Until recently the total thrust of efforts to improve the staffing of corrections has been towards the recruitment and development of trained personnel. In the past decade it has begun to be recognized that factors other than training have to be taken into account. Largely as a result of California's groundbreaking Community Treatment Project the personality of staff is now considered by some to be as important as their training and in a few programs those with certain types of personality and training have been assigned to work, i.e., "matched", with juvenile offenders who have consonant types of personality and problems.' Although less insistently and influentially, there has also been recognition that the ethnicity of correctional personnel has a bearing on the effectiveness of treatment of offenders, particularly those from minority groups.
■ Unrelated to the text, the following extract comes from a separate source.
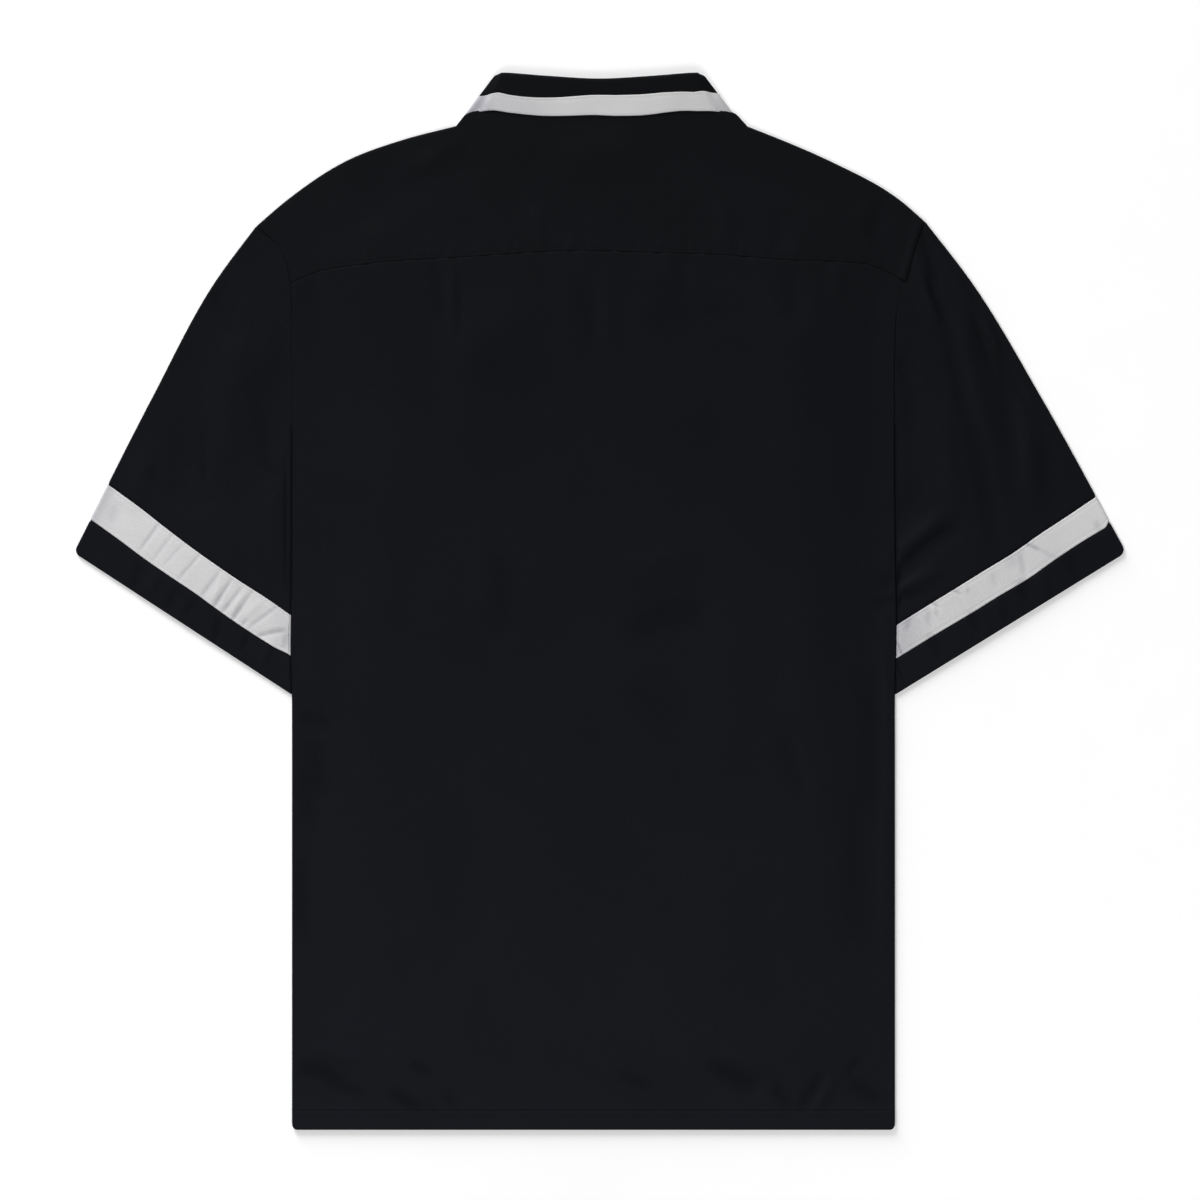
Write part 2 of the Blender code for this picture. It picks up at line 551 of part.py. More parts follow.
def buttons():
    """Turned discs with a rounded rim, face down on the table."""
    flat, side = BUTTON_RADIUS - BUTTON_ROUNDING, BUTTON_THICK - BUTTON_ROUNDING
    profile = [(0.0, BUTTON_THICK), (flat, BUTTON_THICK), (BUTTON_RADIUS, side),
               (BUTTON_RADIUS, BUTTON_ROUNDING), (flat, 0.0), (0.0, 0.0)]
    for i in range(BUTTONS):
        mesh = bpy.data.meshes.new(f"button_{i + 1}")
        mesh.from_pydata([(x * MM, 0.0, z * MM) for x, z in profile], [(k, k + 1) for k in range(5)], [])
        mesh.materials.append(material("black_button"))
        button = bpy.data.objects.new(f"button_{i + 1}", mesh)
        SHIRT.objects.link(button)
        button.location = (0.0, (BUTTON_TOP - i * BUTTON_PITCH) * MM, 0.0)
        turned = button.modifiers.new("turned", "SCREW")
        turned.steps = turned.render_steps = BUTTON_SIDES
        turned.use_merge_vertices = True
        turned.merge_threshold = 0.00005


for old in list(bpy.data.objects):
    bpy.data.objects.remove(old)
SHIRT = bpy.data.collections.new("waiter_shirt")
bpy.context.scene.collection.children.link(SHIRT)

back_panel()
yoke_panel()
front_panel("left", outer_lift)
front_panel("right", inner_lift)
sleeve("left")
sleeve("right")
collar()
buttons()
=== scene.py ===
# %% [markdown]
# # A waiter shirt, laid flat on its front
# The shirt is black shirting with off-white bands on the sleeves and along the collar's edge. It lies
# buttoned, with its back up, so two layers of cloth lie on each other with a little air between them. Cloth
# on a table is almost a drawing: where a point is in plan says which piece it is on, and its height is a
# small number worked out from that place. So every piece here is a grid of points in plan, and its height
# comes from a few functions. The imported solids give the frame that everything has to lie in.

# %% Load the frame and keep its box
import math
import bpy
import numpy as np
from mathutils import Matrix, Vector


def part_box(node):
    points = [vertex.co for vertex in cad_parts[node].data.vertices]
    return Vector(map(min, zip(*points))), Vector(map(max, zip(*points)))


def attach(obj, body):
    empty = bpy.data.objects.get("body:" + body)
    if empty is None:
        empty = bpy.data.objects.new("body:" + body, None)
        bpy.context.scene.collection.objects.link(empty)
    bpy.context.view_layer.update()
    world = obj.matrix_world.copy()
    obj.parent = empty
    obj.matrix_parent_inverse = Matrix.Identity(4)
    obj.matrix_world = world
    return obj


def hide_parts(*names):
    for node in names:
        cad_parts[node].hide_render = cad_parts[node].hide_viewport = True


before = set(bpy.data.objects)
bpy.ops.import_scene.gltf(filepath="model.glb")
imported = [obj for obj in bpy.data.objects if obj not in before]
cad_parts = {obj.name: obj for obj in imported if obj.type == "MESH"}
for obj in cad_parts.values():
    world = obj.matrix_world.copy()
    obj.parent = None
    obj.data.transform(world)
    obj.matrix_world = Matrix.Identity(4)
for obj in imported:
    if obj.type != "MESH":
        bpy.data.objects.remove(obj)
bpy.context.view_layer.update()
MM = 0.001

# %% [markdown]
# ## The cut and how it lies
# These are the sizes of the solids, in millimetres, written once more so that the finer surfaces lie on the
# same form. X runs across the shirt, with the wearer's left at -X. Y runs from the hem up to the collar.
# Where the solids' boxes say a size, it is read from them.

# %% Sizes of the cloth and of the body
def ends(node, axis):
    """The lowest and highest value of a solid along an axis, in millimetres."""
    low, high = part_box(node)
    return low[axis] / MM, high[axis] / MM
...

However, little has been done in the seven years since the first and last discussion of this subject in the literature to implement its conclusion that "cultural differences among offenders" indicates the need for "recruitment of increased numbers (of correctional personnel) from minority groups." There has been some increase in recruiting Blacks, but this has taken place mainly as a fair employment measure because of the new political power of this group rather than out of concern for improving treatment, as evidenced by the fact that very few Chicano and Puerto Rican personnel work with the considerable numbers of offenders from these politically weaker groups in the United States' southwest and northeast. This discussion addresses itself to the failure to recognize the crucial importance for corrections of the ethnicity of its service personnel. It presents a theoretical rationale for and some program and policy implications of such recognition.